*The problem*.
Reproduce exactly the lines from the one containing "rings.append([build.verts.new(point) for point" through the one containing "import numpy as np", both included, and nothing else.

*Material provided*.
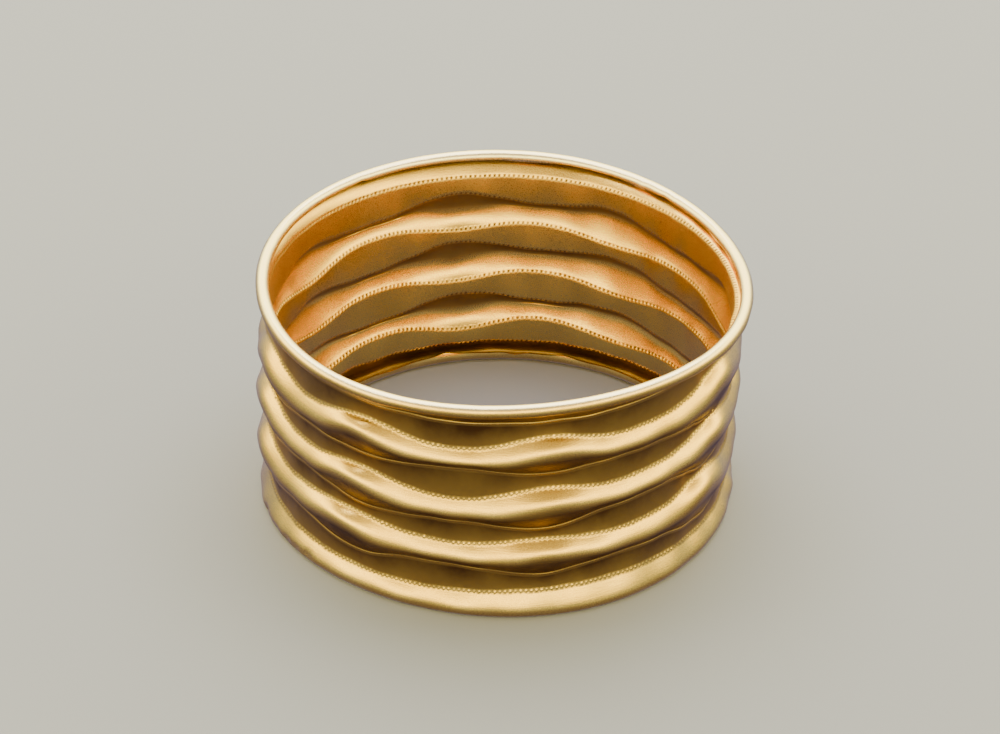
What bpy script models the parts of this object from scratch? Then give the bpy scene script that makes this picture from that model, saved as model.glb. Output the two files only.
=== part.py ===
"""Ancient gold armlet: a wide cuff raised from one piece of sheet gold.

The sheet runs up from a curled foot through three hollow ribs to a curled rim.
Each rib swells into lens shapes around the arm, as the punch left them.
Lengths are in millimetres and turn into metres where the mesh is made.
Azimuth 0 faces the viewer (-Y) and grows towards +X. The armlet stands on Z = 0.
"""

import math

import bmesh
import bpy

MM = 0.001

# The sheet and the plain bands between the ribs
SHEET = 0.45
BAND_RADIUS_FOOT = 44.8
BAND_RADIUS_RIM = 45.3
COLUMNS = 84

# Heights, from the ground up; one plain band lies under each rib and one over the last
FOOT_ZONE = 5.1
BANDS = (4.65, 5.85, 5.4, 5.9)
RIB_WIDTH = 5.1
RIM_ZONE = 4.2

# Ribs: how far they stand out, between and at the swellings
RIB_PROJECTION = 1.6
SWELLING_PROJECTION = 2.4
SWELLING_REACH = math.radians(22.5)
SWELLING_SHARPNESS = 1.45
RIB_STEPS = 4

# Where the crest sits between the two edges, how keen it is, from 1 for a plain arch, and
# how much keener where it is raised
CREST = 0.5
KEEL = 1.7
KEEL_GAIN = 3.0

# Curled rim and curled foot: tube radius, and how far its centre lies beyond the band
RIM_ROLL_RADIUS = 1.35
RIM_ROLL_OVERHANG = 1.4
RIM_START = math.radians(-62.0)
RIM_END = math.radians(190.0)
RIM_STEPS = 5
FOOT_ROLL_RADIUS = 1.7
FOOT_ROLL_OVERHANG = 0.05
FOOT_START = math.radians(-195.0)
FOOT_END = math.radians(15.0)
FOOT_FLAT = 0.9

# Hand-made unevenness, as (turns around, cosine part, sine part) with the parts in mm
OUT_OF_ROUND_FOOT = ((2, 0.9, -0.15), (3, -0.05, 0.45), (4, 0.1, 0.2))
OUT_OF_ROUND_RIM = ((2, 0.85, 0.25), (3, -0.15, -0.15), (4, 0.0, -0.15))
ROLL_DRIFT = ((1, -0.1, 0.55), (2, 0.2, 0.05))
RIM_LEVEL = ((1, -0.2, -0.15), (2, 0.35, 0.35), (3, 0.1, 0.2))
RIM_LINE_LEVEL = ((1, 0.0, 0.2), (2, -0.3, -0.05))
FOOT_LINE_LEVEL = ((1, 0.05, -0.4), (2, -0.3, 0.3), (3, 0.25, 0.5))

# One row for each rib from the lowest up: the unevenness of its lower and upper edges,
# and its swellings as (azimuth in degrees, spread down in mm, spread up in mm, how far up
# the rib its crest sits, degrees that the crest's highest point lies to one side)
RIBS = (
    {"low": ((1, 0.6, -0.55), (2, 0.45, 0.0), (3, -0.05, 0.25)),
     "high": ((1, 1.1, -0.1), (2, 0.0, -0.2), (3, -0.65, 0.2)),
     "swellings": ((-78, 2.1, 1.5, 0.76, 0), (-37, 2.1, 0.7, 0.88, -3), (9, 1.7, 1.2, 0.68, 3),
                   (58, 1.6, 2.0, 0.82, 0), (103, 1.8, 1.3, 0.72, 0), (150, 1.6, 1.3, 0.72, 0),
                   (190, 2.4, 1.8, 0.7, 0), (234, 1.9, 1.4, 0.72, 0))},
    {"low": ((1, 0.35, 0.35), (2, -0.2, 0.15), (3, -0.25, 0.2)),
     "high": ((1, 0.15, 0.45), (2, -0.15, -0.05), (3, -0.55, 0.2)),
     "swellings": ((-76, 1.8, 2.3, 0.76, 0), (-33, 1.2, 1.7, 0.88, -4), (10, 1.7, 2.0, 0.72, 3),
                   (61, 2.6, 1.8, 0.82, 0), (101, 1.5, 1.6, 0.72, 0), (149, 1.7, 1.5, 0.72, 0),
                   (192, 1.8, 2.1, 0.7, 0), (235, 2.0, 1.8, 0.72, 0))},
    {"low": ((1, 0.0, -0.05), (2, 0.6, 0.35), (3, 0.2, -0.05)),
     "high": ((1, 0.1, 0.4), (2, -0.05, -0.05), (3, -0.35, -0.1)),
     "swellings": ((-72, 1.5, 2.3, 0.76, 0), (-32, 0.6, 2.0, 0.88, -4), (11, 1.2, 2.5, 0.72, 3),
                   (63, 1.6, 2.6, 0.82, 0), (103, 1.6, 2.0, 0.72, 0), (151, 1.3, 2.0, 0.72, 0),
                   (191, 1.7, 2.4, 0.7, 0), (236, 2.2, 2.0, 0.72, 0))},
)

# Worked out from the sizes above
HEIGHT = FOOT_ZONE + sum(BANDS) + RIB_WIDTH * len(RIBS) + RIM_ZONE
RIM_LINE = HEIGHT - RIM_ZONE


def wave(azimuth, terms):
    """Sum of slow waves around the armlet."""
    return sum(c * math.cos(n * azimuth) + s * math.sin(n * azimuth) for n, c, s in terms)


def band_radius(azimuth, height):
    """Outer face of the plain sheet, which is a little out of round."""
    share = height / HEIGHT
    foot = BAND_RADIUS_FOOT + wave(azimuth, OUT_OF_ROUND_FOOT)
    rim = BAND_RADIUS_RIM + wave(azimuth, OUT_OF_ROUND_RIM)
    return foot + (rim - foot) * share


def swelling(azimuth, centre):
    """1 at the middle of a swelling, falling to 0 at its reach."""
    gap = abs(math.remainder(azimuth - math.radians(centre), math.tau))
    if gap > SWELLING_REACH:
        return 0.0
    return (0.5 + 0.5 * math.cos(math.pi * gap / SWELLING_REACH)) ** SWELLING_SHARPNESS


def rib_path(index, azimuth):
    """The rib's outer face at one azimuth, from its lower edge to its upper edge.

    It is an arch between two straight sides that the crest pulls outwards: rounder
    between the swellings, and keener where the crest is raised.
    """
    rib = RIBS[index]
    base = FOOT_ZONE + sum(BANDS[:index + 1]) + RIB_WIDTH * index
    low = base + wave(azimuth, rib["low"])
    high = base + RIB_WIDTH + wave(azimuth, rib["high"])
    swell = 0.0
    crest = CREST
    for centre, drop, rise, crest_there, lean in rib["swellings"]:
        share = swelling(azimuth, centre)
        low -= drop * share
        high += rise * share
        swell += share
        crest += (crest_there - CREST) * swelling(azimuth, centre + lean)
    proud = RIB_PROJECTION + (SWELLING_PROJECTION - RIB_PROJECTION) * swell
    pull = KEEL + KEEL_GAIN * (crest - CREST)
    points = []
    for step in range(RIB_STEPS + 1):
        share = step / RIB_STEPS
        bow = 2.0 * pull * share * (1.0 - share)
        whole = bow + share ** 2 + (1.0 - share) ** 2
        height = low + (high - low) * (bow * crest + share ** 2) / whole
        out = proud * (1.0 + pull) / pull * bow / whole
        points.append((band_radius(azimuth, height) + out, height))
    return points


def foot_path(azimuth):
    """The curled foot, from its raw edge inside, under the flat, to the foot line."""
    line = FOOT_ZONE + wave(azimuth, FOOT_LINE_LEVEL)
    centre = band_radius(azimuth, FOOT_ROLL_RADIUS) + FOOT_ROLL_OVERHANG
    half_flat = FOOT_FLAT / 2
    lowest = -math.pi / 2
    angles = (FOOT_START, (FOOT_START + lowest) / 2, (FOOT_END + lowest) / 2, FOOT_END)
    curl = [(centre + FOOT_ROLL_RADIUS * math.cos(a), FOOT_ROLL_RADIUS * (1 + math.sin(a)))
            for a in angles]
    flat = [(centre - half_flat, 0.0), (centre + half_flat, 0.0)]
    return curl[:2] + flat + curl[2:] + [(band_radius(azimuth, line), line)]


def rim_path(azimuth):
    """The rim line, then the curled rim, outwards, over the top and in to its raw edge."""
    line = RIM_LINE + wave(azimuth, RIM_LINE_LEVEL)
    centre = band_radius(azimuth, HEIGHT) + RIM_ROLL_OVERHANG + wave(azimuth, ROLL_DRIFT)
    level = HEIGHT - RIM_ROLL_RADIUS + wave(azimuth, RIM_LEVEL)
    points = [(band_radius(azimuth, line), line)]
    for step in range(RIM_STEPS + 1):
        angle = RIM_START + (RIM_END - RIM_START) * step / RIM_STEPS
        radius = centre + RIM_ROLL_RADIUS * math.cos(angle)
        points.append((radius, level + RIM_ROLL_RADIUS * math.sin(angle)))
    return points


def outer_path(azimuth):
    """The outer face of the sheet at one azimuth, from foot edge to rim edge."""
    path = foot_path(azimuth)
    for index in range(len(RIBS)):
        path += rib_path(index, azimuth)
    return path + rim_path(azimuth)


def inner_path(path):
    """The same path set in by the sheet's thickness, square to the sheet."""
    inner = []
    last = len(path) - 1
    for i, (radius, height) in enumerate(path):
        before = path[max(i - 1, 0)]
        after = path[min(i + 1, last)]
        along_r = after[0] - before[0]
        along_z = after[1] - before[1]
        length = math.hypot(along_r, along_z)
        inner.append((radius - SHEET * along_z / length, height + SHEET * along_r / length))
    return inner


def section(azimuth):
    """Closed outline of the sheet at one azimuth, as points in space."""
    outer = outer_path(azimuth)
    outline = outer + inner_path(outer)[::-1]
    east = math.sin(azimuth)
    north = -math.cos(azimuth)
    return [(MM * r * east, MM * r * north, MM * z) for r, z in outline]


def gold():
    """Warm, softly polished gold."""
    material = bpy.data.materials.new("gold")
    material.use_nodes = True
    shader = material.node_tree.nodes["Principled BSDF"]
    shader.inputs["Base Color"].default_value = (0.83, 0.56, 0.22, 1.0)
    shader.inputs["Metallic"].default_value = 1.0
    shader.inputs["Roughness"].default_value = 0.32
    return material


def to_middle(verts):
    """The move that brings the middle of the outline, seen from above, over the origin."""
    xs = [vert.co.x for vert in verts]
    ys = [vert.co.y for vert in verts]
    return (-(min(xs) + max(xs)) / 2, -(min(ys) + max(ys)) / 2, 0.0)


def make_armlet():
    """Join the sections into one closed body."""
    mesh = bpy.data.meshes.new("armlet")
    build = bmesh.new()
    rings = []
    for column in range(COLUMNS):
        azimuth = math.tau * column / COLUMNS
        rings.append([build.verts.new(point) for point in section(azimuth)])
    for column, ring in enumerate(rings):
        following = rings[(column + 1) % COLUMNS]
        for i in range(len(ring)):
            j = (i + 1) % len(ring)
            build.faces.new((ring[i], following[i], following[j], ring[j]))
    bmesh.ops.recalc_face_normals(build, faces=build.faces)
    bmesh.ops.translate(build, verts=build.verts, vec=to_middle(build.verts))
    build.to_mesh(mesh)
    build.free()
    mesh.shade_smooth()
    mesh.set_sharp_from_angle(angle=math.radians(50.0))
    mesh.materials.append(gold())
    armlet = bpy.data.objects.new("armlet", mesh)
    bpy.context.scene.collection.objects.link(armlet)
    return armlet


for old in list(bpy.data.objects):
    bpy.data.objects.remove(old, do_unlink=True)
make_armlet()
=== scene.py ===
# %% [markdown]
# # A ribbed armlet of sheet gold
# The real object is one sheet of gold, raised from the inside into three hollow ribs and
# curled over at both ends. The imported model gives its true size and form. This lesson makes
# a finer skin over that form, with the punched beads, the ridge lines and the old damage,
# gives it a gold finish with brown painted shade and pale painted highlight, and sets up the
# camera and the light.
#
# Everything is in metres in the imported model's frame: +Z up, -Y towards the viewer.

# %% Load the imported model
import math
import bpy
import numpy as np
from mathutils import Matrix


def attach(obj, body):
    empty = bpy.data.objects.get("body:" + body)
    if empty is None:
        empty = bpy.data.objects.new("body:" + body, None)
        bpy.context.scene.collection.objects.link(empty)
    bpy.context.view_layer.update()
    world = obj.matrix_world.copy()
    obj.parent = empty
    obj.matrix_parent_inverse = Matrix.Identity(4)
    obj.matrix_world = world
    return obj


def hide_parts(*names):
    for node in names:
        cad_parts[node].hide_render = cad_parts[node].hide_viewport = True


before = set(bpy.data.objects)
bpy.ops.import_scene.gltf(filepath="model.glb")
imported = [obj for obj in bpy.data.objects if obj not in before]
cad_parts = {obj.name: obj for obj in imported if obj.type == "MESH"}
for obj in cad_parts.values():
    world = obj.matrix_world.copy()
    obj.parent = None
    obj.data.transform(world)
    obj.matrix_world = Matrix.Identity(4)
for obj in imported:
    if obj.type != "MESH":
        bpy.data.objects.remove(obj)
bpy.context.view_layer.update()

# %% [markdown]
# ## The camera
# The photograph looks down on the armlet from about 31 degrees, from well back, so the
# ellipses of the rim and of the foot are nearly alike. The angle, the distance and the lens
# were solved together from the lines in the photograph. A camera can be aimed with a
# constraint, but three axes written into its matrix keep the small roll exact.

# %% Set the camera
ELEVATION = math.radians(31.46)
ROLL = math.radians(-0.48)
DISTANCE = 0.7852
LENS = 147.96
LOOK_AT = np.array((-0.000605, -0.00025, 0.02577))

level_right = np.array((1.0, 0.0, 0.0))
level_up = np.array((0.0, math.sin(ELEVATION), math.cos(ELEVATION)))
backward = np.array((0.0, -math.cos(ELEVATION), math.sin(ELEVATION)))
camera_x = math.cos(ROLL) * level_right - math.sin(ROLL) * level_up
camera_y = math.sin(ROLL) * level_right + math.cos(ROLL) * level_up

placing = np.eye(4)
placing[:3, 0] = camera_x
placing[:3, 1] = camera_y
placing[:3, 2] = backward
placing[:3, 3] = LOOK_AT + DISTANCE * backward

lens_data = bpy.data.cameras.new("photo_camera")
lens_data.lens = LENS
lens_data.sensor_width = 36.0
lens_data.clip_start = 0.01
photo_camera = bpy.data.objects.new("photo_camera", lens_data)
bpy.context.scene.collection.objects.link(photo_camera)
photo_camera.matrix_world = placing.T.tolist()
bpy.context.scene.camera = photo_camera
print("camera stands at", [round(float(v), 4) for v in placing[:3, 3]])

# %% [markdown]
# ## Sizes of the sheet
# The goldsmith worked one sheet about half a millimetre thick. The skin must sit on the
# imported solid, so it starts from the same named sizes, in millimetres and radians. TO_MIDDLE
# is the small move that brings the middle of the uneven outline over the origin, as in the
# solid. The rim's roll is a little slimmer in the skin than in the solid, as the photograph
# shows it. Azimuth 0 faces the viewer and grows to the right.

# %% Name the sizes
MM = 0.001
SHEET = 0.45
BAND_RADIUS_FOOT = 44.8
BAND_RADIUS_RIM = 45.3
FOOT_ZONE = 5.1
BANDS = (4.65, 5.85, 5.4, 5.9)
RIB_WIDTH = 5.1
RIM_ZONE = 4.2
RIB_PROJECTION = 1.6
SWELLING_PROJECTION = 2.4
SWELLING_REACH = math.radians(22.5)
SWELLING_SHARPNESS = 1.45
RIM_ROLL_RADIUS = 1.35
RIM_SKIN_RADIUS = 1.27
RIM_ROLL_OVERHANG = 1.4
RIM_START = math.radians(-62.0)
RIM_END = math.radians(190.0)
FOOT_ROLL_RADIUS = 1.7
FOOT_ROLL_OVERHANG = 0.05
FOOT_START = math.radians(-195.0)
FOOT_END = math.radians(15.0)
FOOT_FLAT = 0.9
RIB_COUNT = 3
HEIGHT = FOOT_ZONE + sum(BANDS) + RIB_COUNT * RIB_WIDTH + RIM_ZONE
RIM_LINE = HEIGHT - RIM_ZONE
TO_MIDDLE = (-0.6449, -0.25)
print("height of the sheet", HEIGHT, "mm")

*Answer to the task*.
        rings.append([build.verts.new(point) for point in section(azimuth)])
    for column, ring in enumerate(rings):
        following = rings[(column + 1) % COLUMNS]
        for i in range(len(ring)):
            j = (i + 1) % len(ring)
            build.faces.new((ring[i], following[i], following[j], ring[j]))
    bmesh.ops.recalc_face_normals(build, faces=build.faces)
    bmesh.ops.translate(build, verts=build.verts, vec=to_middle(build.verts))
    build.to_mesh(mesh)
    build.free()
    mesh.shade_smooth()
    mesh.set_sharp_from_angle(angle=math.radians(50.0))
    mesh.materials.append(gold())
    armlet = bpy.data.objects.new("armlet", mesh)
    bpy.context.scene.collection.objects.link(armlet)
    return armlet


for old in list(bpy.data.objects):
    bpy.data.objects.remove(old, do_unlink=True)
make_armlet()
=== scene.py ===
# %% [markdown]
# # A ribbed armlet of sheet gold
# The real object is one sheet of gold, raised from the inside into three hollow ribs and
# curled over at both ends. The imported model gives its true size and form. This lesson makes
# a finer skin over that form, with the punched beads, the ridge lines and the old damage,
# gives it a gold finish with brown painted shade and pale painted highlight, and sets up the
# camera and the light.
#
# Everything is in metres in the imported model's frame: +Z up, -Y towards the viewer.

# %% Load the imported model
import math
import bpy
import numpy as np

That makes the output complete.